I don’t know how the “Religious Right” became the Religious Right. I don’t know how the GOP became the party of Christians. The obvious view is that major things championed by Democrats – taking religion out of public forums, freedom of choice, marriage equality, etc. seem antithetical to Christian values. To “be Christian” feels like it should mean being against those things and their proponents, and thus being Republican.

But I disagree with that. I am a firm believer in salvation by Grace: that I am redeemed not because I commit “lesser” sins like swearing vs. “being” gay, but because grace redeems all. So I can love freely because I am loved freely. I do not judge, lest I be judged. I do unto others as I would want done unto me, “as this sums up the Law and the Prophets.” It is by my open arms that spread love and evangelize, beyond fights over abortion rights or gay marriage. This is not a Republican message. Or a Democratic one. It is simply Christian.
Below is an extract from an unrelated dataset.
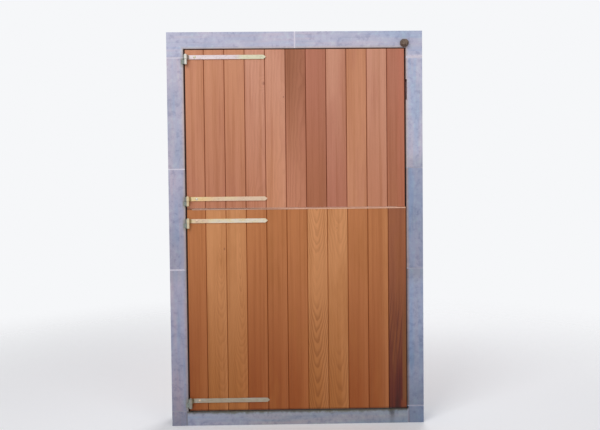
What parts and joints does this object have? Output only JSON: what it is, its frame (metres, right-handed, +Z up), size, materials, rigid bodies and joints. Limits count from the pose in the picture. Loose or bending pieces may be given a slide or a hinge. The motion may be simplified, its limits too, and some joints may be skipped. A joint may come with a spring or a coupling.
{
  "type": "stable door",
  "caption": "Two-leaf outward-opening boarded stable door on strap hinges and pintles in a rebated bluestone surround, each leaf swinging by itself.",
  "frame": {"origin": "middle of the surround's base, at half the stone's depth", "axes": "+Z up, -Y out of the outside face, +X to the right seen from outside; the hinges are at -X"},
  "size_m": [1.52, 0.2061, 2.355],
  "materials": {
    "bluestone": "fine-sawn, mottled blue-grey",
    "mortar": "struck lime mortar",
    "cedar_boards": "planed cedar under a satin oil",
    "stained_cedar": "planed cedar darkened by a stain",
    "cedar_framing": "planed cedar under a satin oil",
    "zinc_steel": "yellow-passivated zinc plating",
    "galvanised_strip": "galvanised, dull",
    "rusty_iron": "weathered brown iron"
  },
  "bodies": {
    "surround": {"threshold": "bluestone", "left_plinth": "bluestone", "right_plinth": "bluestone", "left_jamb_lower": "bluestone", "left_jamb_middle": "bluestone", "left_jamb_upper": "bluestone", "right_jamb_lower": "bluestone", "right_jamb_middle": "bluestone", "right_jamb_upper": "bluestone", "lintel_left": "bluestone", "lintel_right": "bluestone", "mortar_joints": "mortar", "lintel_stud": "rusty_iron", "upper_top_pintle": "zinc_steel", "upper_bottom_pintle": "zinc_steel", "lower_top_pintle": "zinc_steel", "lower_bottom_pintle": "zinc_steel"},
    "upper_leaf": {"upper_board_01": "cedar_boards", "upper_board_02": "cedar_boards", "upper_board_03": "cedar_boards", "upper_board_04": "cedar_boards", "upper_board_05": "cedar_boards", "upper_board_06": "cedar_boards", "upper_board_07": "cedar_boards", "upper_board_08": "cedar_boards", "upper_board_09": "cedar_boards", "upper_board_10": "cedar_boards", "upper_board_11": "cedar_boards", "upper_top_ledge": "cedar_framing", "upper_bottom_ledge": "cedar_framing", "upper_brace": "cedar_framing", "upper_top_strap": "zinc_steel", "upper_bottom_strap": "zinc_steel", "upper_coach_bolts": "zinc_steel", "upper_bolt_guide": "zinc_steel"},
    "lower_leaf": {"lower_board_01": "cedar_boards", "lower_board_02": "cedar_boards", "lower_board_03": "cedar_boards", "lower_board_04": "cedar_boards", "lower_board_05": "cedar_boards", "lower_board_06": "cedar_boards", "lower_board_07": "cedar_boards", "lower_board_08": "cedar_boards", "lower_board_09": "cedar_boards", "lower_board_10": "cedar_boards", "lower_board_11": "stained_cedar", "lower_top_ledge": "cedar_framing", "lower_middle_ledge": "cedar_framing", "lower_bottom_ledge": "cedar_framing", "lower_top_brace": "cedar_framing", "lower_bottom_brace": "cedar_framing", "lower_top_strap": "zinc_steel", "lower_bottom_strap": "zinc_steel", "lower_coach_bolts": "zinc_steel", "lower_bolt_guide": "zinc_steel", "lower_capping_strip": "galvanised_strip"},
    "upper_bolt": {"upper_sliding_bolt": "zinc_steel"},
    "lower_bolt": {"lower_sliding_bolt": "zinc_steel"}
  },
  "joints": [
    {"name": "upper_leaf_hinge", "type": "hinge", "parent": "surround", "child": "upper_leaf", "pos_m": [-0.645, -0.10205, 1.366], "axis": [0, 0, -1], "range_deg": [0, 175]},
    {"name": "lower_leaf_hinge", "type": "hinge", "parent": "surround", "child": "lower_leaf", "pos_m": [-0.645, -0.10205, 0.1525], "axis": [0, 0, -1], "range_deg": [0, 175]},
    {"name": "upper_bolt_slide", "type": "slide", "parent": "upper_leaf", "child": "upper_bolt", "axis": [1, 0, 0], "range_m": [0, 0.035]},
    {"name": "lower_bolt_slide", "type": "slide", "parent": "lower_leaf", "child": "lower_bolt", "axis": [1, 0, 0], "range_m": [0, 0.035]}
  ]
}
And so I am concerned by how easily Christians have been cowed into toeing partisan lines and voting Republican by default. We have been reduced to a predictable bloc, so suggestible that by simply being the Republican candidate, Trump convinced 81% of White Christians to overlook the evidence of his character and vouch for his values over the values of a former sunday school teacher.

Christians need to take a hard look in the mirror. We’ve abandoned love and failed our own faith. We’ve become moralist voters, so occupied with telling people why they’ll burn that we’ve built houses around the logs in our eyes. And then laid our praying hands on the guy from the cover of Playboy.
ME AND MINE:

One truth is, as much as we accused the “Deplorable” Right of living in an echo chamber of fake news and racism, people like us treasure our cozy echo chamber too. We are the people of Facebook posts like “Here’s how I feel about <insert topic>, and if you don’t like it, you can just unfriend me.”

We “college-educated city millenials” enjoy our self-righteousness, racing to tsk-tsk the latest transgression, real or imagined. Some of us voted for an obviously unqualified Gary Johnson, under guise of “voting our conscience,” knowing we would not be the most directly affected by Hillary’s loss. This too is privilege. I didn’t hear about too many immigrants voting Johnson for conscience.

I’ve never called my senator to press an issue. I haven’t marched for anything recently. I don’t remember the last time I read a policy or law end-to-end, sub-articles and all. We are from a time and set that has mistaken likes and re-tweets for real political action and influence. We threatened to move to Canada, but are all still here, like he knew you would be. I think we need to be more open. To read more, listen more, do more. Otherwise this will just happen again in 2020.

I worry about the years ahead: about the appointments to this coming administration; about a twitter-finger-happy president-elect that at first didn’t seem to understand but now abuses the power of his 140 characters; about Democrats vowing to “make things as hard for Trump as the Republicans made things for Obama,” as though devolving to our adversary’s worst nature ever helps.

But I’m also willing to embrace hope and try moving on. I got engaged recently. I’m looking for a house. I’m meeting some friends for brunch next weekend. I’m from a republic that has seen the worst of rulers and has outlasted them all.

Life will go on, and this too shall pass.